EXERCISE INSTRUCTIONS => Please give back word for word the lines below, from the first one through the one with "# wiped flat".

INFORMATION SHOWN =>
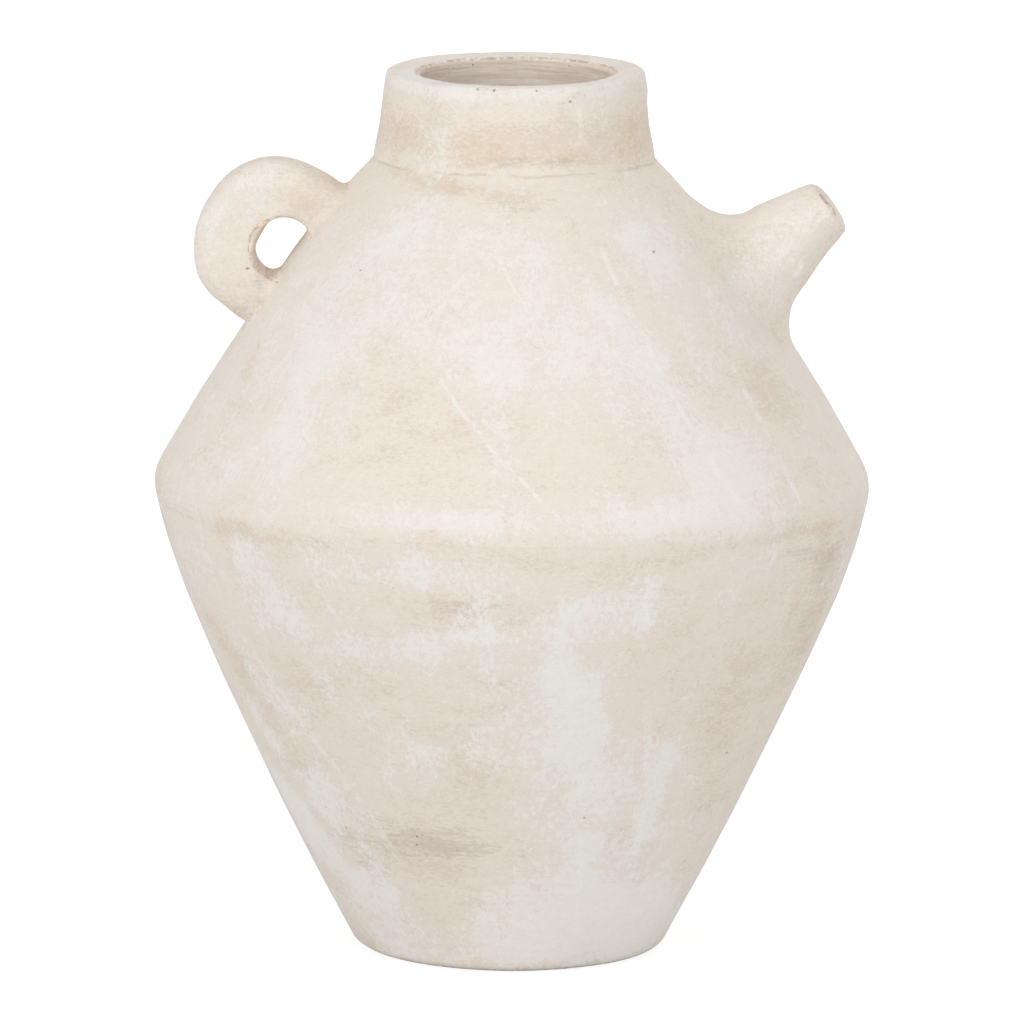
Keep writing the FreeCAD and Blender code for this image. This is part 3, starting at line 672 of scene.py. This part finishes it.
# The piercing tool: a slim cone that follows the spout's bore through the wall
tool_shape = bmesh.new()
bmesh.ops.create_cone(tool_shape, cap_ends=True, segments=72, radius1=11.1, radius2=7.8, depth=30)
bmesh.ops.transform(tool_shape, matrix=Matrix.Scale(0.001, 4) @ on_spout @ Matrix.Translation((0, 0, -6)),
                    verts=tool_shape.verts[:])
tool_mesh = bpy.data.meshes.new("piercing_tool")
tool_shape.to_mesh(tool_mesh)
tool_shape.free()
tool = bpy.data.objects.new("piercing_tool", tool_mesh)
bpy.context.scene.collection.objects.link(tool)
pierce = shoulder.modifiers.new("pierce", "BOOLEAN")
pierce.object, pierce.operation, pierce.solver = tool, "DIFFERENCE", "EXACT"
bpy.context.view_layer.update()
pierced = bpy.data.meshes.new_from_object(shoulder.evaluated_get(bpy.context.evaluated_depsgraph_get()))
shoulder.modifiers.clear()
shoulder.data = pierced
bpy.data.objects.remove(tool)
wash(shoulder, wall_inside)
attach(shoulder, "root")
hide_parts("shoulder_wall")

# ---------------------------------------------------------------------------------------------
# Belly seam coil
# A flat band of soft clay pressed over the inside of the joint at the widest line, with the same
# fingertip dents. It is bare fired clay and can't be seen from outside.

BELLY_COIL = [(111.3, 156.1), (110.3, 157.6), (109.2, 160), (108.5, 162.5), (108.4, 164.3), (108.5, 165.8),
              (108.9, 167.6), (109.7, 170.0), (111.3, 167.2), (112.9, 164.3), (112.4, 161.6)]
belly_coil_shape = turned(section_of(BELLY_COIL, 1.0), 360)
pressed(belly_coil_shape, dents=34, depth=0.7, hidden=lambda out, up: out > 109.9)
belly_coil = fired("belly_coil", belly_coil_shape, bare_clay)
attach(belly_coil, "root")
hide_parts("belly_seam_coil")

# ---------------------------------------------------------------------------------------------
# Neck collar
# A short thick collar, rolled as a strap, joined into a ring and set on the shoulder. Its rim is
# wiped flat with both edges softened, and the wash stops a little way down inside.

COLLAR_OUTSIDE = [(48.7, 274.5), (48.0, 279), (46.45, 287), (45.5, 297), (44.6, 305)]
collar_shape = handmade(turned(section_of(COLLAR_OUTSIDE + COLLAR_INSIDE, 1.2, roundings=[(4, 1.6, 6), (5, 1.6, 6)],
                                          eased=(275.5, 300)), 420))
collar = fired("collar", collar_shape, limewash)
wash(collar, wall_inside)
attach(collar, "root")
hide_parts("neck_collar")

# ---------------------------------------------------------------------------------------------
# Loop handle
# A thick flat loop for one finger, cut or bent from a slab, with softened edges. Both feet are
# luted to scored clay on the shoulder and smeared down all round.

HOLE_CENTRE = Vector((-79.9, 0, 244.0))
HOLE_RADIUS, LOOP_RADIUS, LOOP_WIDTH = 11.2, 29.0, 28.0
LOOP_SHIFT = Vector((-1.05, 0, 0.4))      # the outer edge isn't quite centred on the hole
# Where the hand-bent loop leaves a true round: degrees up from the spout's side, spread, millimetres out
LOOP_BENDS = [(67, 21, -0.95), (106, 16, 0.4), (146, 20, -0.45), (182, 20, 0.25), (214, 22, 1.1)]
LOOP_CORNER = Vector((-0.72, 0, -0.69))   # the way to its lower left, which is cut off a little straighter
HOLE_PINCH, PINCH_LEAN = 1.9, 1.3         # the hole is tighter at its upper left, and more so behind its mouth
FILLET, LOW_FILLET = 3.4, 1.3             # the smeared clay round the two feet
HANDLE_SEAT = Vector((-77.1, 0, 239.0))
HANDLE_OUT = Vector((-0.8, 0, 0.6))       # straight out of the shoulder there

loop_shape = bmesh.new()
front, back = -LOOP_WIDTH / 2, LOOP_WIDTH / 2
corner = [loop_shape.verts.new((out, side, 0)) for out, side in
          ((HOLE_RADIUS, front), (LOOP_RADIUS, front), (LOOP_RADIUS, back), (HOLE_RADIUS, back))]
loop_shape.faces.new(corner)
for point, cut, facets in ((corner[0], 1.5, 5), (corner[3], 3.0, 6), (corner[1], 6.0, 9), (corner[2], 6.0, 9)):
    bmesh.ops.bevel(loop_shape, geom=[point], offset=cut, offset_type="OFFSET", affect="VERTICES", segments=facets,
                    profile=0.5, material=-1)
for edge in [e for e in loop_shape.edges if e.calc_length() > 1.3]:
    bmesh.ops.subdivide_edges(loop_shape, edges=[edge], cuts=round(edge.calc_length()) - 1)
bmesh.ops.delete(loop_shape, geom=loop_shape.faces[:], context="FACES_ONLY")
bmesh.ops.spin(loop_shape, geom=loop_shape.verts[:] + loop_shape.edges[:], cent=(0, 0, 0), axis=(0, 1, 0),
               dvec=(0, 0, 0), angle=math.tau, steps=280, use_merge=True)
for point in loop_shape.verts:
    way = Vector((point.co.x, 0, point.co.z)).normalized()
    share = (math.hypot(point.co.x, point.co.z) - HOLE_RADIUS) / (LOOP_RADIUS - HOLE_RADIUS)
    edge_out = way.dot(LOOP_SHIFT) + math.sqrt(LOOP_RADIUS ** 2 - LOOP_SHIFT.length_squared + way.dot(LOOP_SHIFT) ** 2)
    edge_out -= 1.7 * math.exp(-(way.angle(LOOP_CORNER) / 0.36) ** 2)
    turn = math.degrees(math.atan2(way.z, way.x)) % 360
    edge_out += sum(bend * math.exp(-((turn - at) / spread) ** 2) for at, spread, bend in LOOP_BENDS)
    # the hole was bored from the front and leans
    deep = min(1.0, (point.co.y / LOOP_WIDTH + 0.5) / 0.45)
    pinch = HOLE_PINCH + PINCH_LEAN * deep * deep * (3 - 2 * deep)
    hole_out = HOLE_RADIUS - pinch * math.exp(-((turn - 150) / 50) ** 2)
    reach = hole_out + share * (edge_out - hole_out)
    point.co = HOLE_CENTRE + way * reach + Vector((0, point.co.y, 0))
bmesh.ops.bisect_plane(loop_shape, geom=loop_shape.verts[:] + loop_shape.edges[:] + loop_shape.faces[:], dist=1e-4,
                       plane_co=HANDLE_SEAT - HANDLE_OUT * 4.5, plane_no=HANDLE_OUT, clear_inner=True)
bmesh.ops.holes_fill(loop_shape, edges=[e for e in loop_shape.edges if e.is_boundary], sides=0)
bmesh.ops.recalc_face_normals(loop_shape, faces=loop_shape.faces[:])
loop_shape.normal_update()
smeared = []
for point in loop_shape.verts:
    under, outward, _, _ = dome.find_nearest(point.co)
    above = (point.co - under).dot(outward)
    low_root = point.co.z < 226 and point.co.x < -84
    fillet = LOW_FILLET if low_root else FILLET
    sideways = point.normal - outward * point.normal.dot(outward)
    here = min(max(above + 0.04, 0.0), fillet)
    spread = fillet - math.sqrt(max(0.0, fillet ** 2 - (fillet - here) ** 2))
    lumps = 0.45 * noise.noise(point.co / 13 + Vector((5, 1, 8))) + 0.12 * noise.noise(point.co / 4)
    lumps *= min(1.0, max(0.0, (above - 2) / 8))
    flare = sideways.normalized() * spread if sideways.length > 0.15 else Vector()
    smeared.append(point.co + flare + point.normal * lumps)
for point, place in zip(loop_shape.verts, smeared):
    point.co = place
handle = fired("loop_handle", loop_shape, limewash)


def touch_up(piece, spots, bare):
    """Washes the handle or the spout with the jar's strokes, fainter, and adds its own spots of wash, stain and painted
    light: (what, (x, y, z), reach, strength)"""
    wash(piece, bare)
    places = places_on(piece.data)
    layer = piece.data.attributes["wash"].data
    masks = np.empty(len(layer) * 4, np.float32)
    layer.foreach_get("color", masks)
    masks = masks.reshape(-1, 4)
    masks *= (0.15, 0.3, 0.3, 0.3)
    masks[:, WASH_KINDS.index("thin")] += 0.4
    for kind, spot, reach, strength in spots:
        touch = strength * np.exp(-((places - np.array(spot)) ** 2).sum(1) / reach ** 2)
        column = WASH_KINDS.index(kind)
        masks[:, column] = 1 - (1 - masks[:, column]) * (1 - touch)
    layer.foreach_set("color", masks.ravel())


HANDLE_SPOTS = [
    ("white", (-104, -14, 236), 9, 0.35), ("white", (-84, -14, 268), 10, 0.4), ("white", (-100, -12, 256), 7, 0.3),
    ("white", (-84, 14, 266), 12, 0.45), ("white", (-80, 0, 272), 12, 0.35),
    ("thin", (-96, -14, 228), 9, 0.8), ("thin", (-74, -14, 262), 8, 0.6), ("thin", (-106, 0, 250), 9, 0.6),
    ("thin", (-100, 14, 232), 10, 0.7),
    ("soil", (-94, -13, 222), 4, 0.6), ("soil", (-87, -13, 232.5), 3, 0.95), ("soil", (-66, -13, 262), 4, 0.5),
    ("ochre", (-57, -6, 266), 8, 0.9), ("ochre", (-93, -4, 216), 7, 0.8), ("ochre", (-58, 6, 266), 8, 0.7)]
# Ochre spots round the wall of the finger hole: its ochre stain, and painted warm light bounced inside the hole
HANDLE_SPOTS += [("ochre", (HOLE_CENTRE.x + 11 * math.cos(turn), side, HOLE_CENTRE.z + 11 * math.sin(turn)), 3.2, 0.8)
                 for turn in (0.3, 0.9, 1.5, 2.1, 2.7, 3.3, 3.9, 4.4, 4.9, 5.4) for side in (-10, -5, 0, 5, 10)]


def finger_hole(places, out):
    """1 on the wall of the finger's hole, 0 on the rest of the handle"""
    from_middle = np.hypot(places[:, 0] - HOLE_CENTRE.x, places[:, 2] - HOLE_CENTRE.z)
    return np.clip((HOLE_RADIUS + 0.15 - from_middle) / 0.35, 0, 1)


touch_up(handle, HANDLE_SPOTS, finger_hole)
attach(handle, "root")
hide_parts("handle")

# ---------------------------------------------------------------------------------------------
# Spout
# A hollow cone of clay, rolled round a stick, cut off square at the tip and luted over the pierced
# hole. Its foot is smeared out into the shoulder in one broad sweep, and dabs of wash stand on it.

TIP, BORE_AT_TIP, BORE_TAPER = 36.5, 3.1, 0.16        # the tip's height over the seat, and the bore's radius
SPOUT_OUTLINE = [(9.0, -2.6), (BORE_AT_TIP, TIP), (9.85, TIP), (19.3, 0.0), (36.0, -0.05), (36.0, -2.6)]
spout_shape = turned(section_of(SPOUT_OUTLINE, 1.1, roundings=[(1, 0.8, 4), (2, 0.9, 5), (3, 14.7, 26)]), 220)
# Dabs of thick wash: (x, y, z), reach, height
DABS = [
    # the two curls of a lifted brush on the front
    ((91.6, -15.6, 242.7), 1.4, 0.9), ((93.6, -15.0, 244.5), 1.3, 1.0), ((95.4, -13.8, 240.9), 1.3, 0.6),
    ((96.6, -11.4, 236.2), 1.4, 0.9), ((98.2, -11.4, 238.6), 1.3, 0.8),
    # crumbs round the tip
    ((104.6, -11.0, 254.0), 1.6, 0.5), ((101, -11.8, 252.0), 2.4, 0.4), ((106.9, -9.9, 259.1), 1.3, 0.8),
    ((107.9, -10.0, 257.4), 1.2, 0.75), ((105.7, -9.4, 260.8), 1.4, 0.4), ((103, 9, 259), 2.5, 0.5),
    # soft lumps on the cone
    ((90, -18, 250), 3.5, 0.3), ((88, 19, 246), 3.0, 0.6)]
draped = []
spout_shape.normal_update()
for point in spout_shape.verts:
    # the foot sags a little down the slope, and the bore comes out a little high
    tall = point.co.z
    sideways = on_spout.to_3x3() @ Vector((point.co.x, point.co.y, 0))
    top_side = 0.5 + 0.5 * sideways.z / max(4.0, sideways.length) / math.cos(SPOUT_RISE)
    sag = top_side * (2.6 * min(1.0, max(0.0, (16.5 - tall) / 12.5)) - 0.3)
    sag += 1.4 * (1 - top_side) * math.exp(-((tall - 13) / 8) ** 2)
    if tall > 0:
        point.co.y -= sag * min(1.0, tall / 2)
    if tall > 22:
        point.co.z += (0.17 * max(0.0, sideways.y) + 0.3 * noise.noise(sideways / 6)) * (tall - 22) / 14.5
    if math.hypot(point.co.x, point.co.y) < BORE_AT_TIP + 1.5 + (TIP - tall) * BORE_TAPER:
        point.co.y += 2.2 * max(0.0, tall / TIP)
    start = on_spout @ Vector((point.co.x, point.co.y, 60))
    hit, _, _, _ = dome.ray_cast(start, -SPOUT_LINE)
    fall = (on_spout.inverted() @ hit).z
    fade = min(1.0, max(0.0, (tall - 7) / 19))
    place = on_spout @ (point.co + Vector((0, 0, fall * (1 - fade * fade * (3 - 2 * fade)))))
    outward = (on_spout.to_3x3() @ point.normal)
    lumps = 0.5 * noise.noise(place / 14 + Vector((3, 6, 2))) + 0.15 * noise.noise(place / 5)
    lumps *= min(1.0, max(0.0, (point.co.z - 1) / 8))
    if math.hypot(point.co.x, point.co.y) < 9.1 and point.co.z < 35.4:
        lumps = 0.0
    for spot, reach, height in DABS:
        lumps += height * math.exp(-((place - Vector(spot)).length / reach) ** 2)
    draped.append(place + outward * lumps)
for point, place in zip(spout_shape.verts, draped):
    point.co = place
spout = fired("spout_cone", spout_shape, limewash)


def spout_bore(places, out):
    """1 inside the spout's bore, 0 on its outside"""
    local = np.array([list(on_spout.inverted() @ Vector(place)) for place in places])
    bore = BORE_AT_TIP + (TIP - local[:, 2]) * BORE_TAPER
    return np.clip(bore + 0.9 - np.hypot(local[:, 0], local[:, 1]), 0, 1)


SPOUT_SPOTS = [
    ("white", (93, -15, 243.5), 3.5, 1.0), ("white", (97.4, -11.4, 237.8), 3, 0.9),
    ("white", (107.4, -9.9, 258), 2.6, 1.0), ("white", (84, -20, 236), 14, 0.55), ("white", (77, -24, 238), 10, 0.7),
    ("white", (98, -10, 256), 7, 0.3), ("white", (90, 16, 246), 9, 0.7),
    ("thin", (88, -12, 232), 9, 0.3), ("thin", (78, -24, 246), 9, 0.4), ("thin", (100, 0, 264), 6, 0.6),
    ("thin", (84, 18, 236), 8, 0.6),
    ("soil", (110, -6, 256), 4, 0.6), ("soil", (94, -10, 228), 6, 0.2),
    ("ochre", (72, -18, 252), 8, 0.3), ("ochre", (104, -3, 248), 5, 0.5)]
touch_up(spout, SPOUT_SPOTS, spout_bore)
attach(spout, "root")
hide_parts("spout")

COMPLETE RESPONSE =>
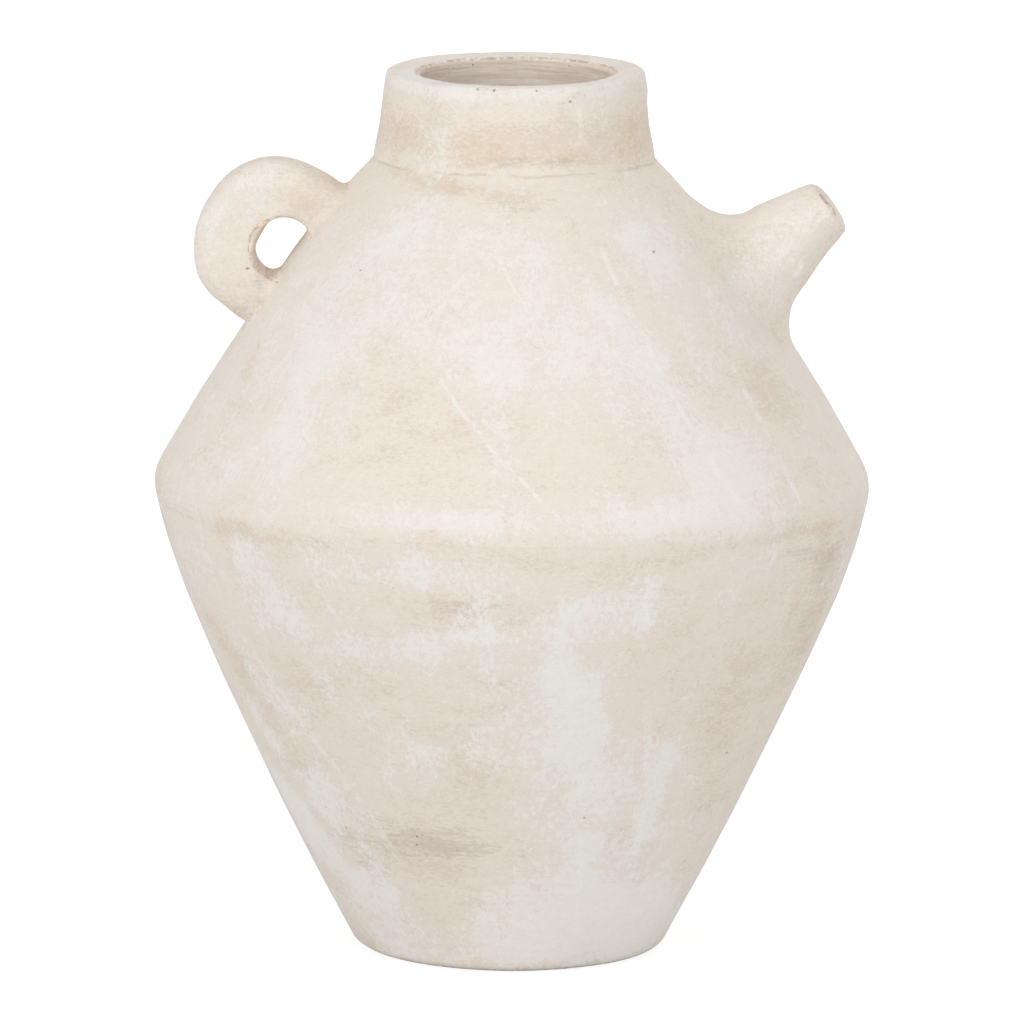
Keep writing the FreeCAD and Blender code for this image. This is part 3, starting at line 672 of scene.py. This part finishes it.
# The piercing tool: a slim cone that follows the spout's bore through the wall
tool_shape = bmesh.new()
bmesh.ops.create_cone(tool_shape, cap_ends=True, segments=72, radius1=11.1, radius2=7.8, depth=30)
bmesh.ops.transform(tool_shape, matrix=Matrix.Scale(0.001, 4) @ on_spout @ Matrix.Translation((0, 0, -6)),
                    verts=tool_shape.verts[:])
tool_mesh = bpy.data.meshes.new("piercing_tool")
tool_shape.to_mesh(tool_mesh)
tool_shape.free()
tool = bpy.data.objects.new("piercing_tool", tool_mesh)
bpy.context.scene.collection.objects.link(tool)
pierce = shoulder.modifiers.new("pierce", "BOOLEAN")
pierce.object, pierce.operation, pierce.solver = tool, "DIFFERENCE", "EXACT"
bpy.context.view_layer.update()
pierced = bpy.data.meshes.new_from_object(shoulder.evaluated_get(bpy.context.evaluated_depsgraph_get()))
shoulder.modifiers.clear()
shoulder.data = pierced
bpy.data.objects.remove(tool)
wash(shoulder, wall_inside)
attach(shoulder, "root")
hide_parts("shoulder_wall")

# ---------------------------------------------------------------------------------------------
# Belly seam coil
# A flat band of soft clay pressed over the inside of the joint at the widest line, with the same
# fingertip dents. It is bare fired clay and can't be seen from outside.

BELLY_COIL = [(111.3, 156.1), (110.3, 157.6), (109.2, 160), (108.5, 162.5), (108.4, 164.3), (108.5, 165.8),
              (108.9, 167.6), (109.7, 170.0), (111.3, 167.2), (112.9, 164.3), (112.4, 161.6)]
belly_coil_shape = turned(section_of(BELLY_COIL, 1.0), 360)
pressed(belly_coil_shape, dents=34, depth=0.7, hidden=lambda out, up: out > 109.9)
belly_coil = fired("belly_coil", belly_coil_shape, bare_clay)
attach(belly_coil, "root")
hide_parts("belly_seam_coil")

# ---------------------------------------------------------------------------------------------
# Neck collar
# A short thick collar, rolled as a strap, joined into a ring and set on the shoulder. Its rim is
# wiped flat with both edges softened, and the wash stops a little way down inside.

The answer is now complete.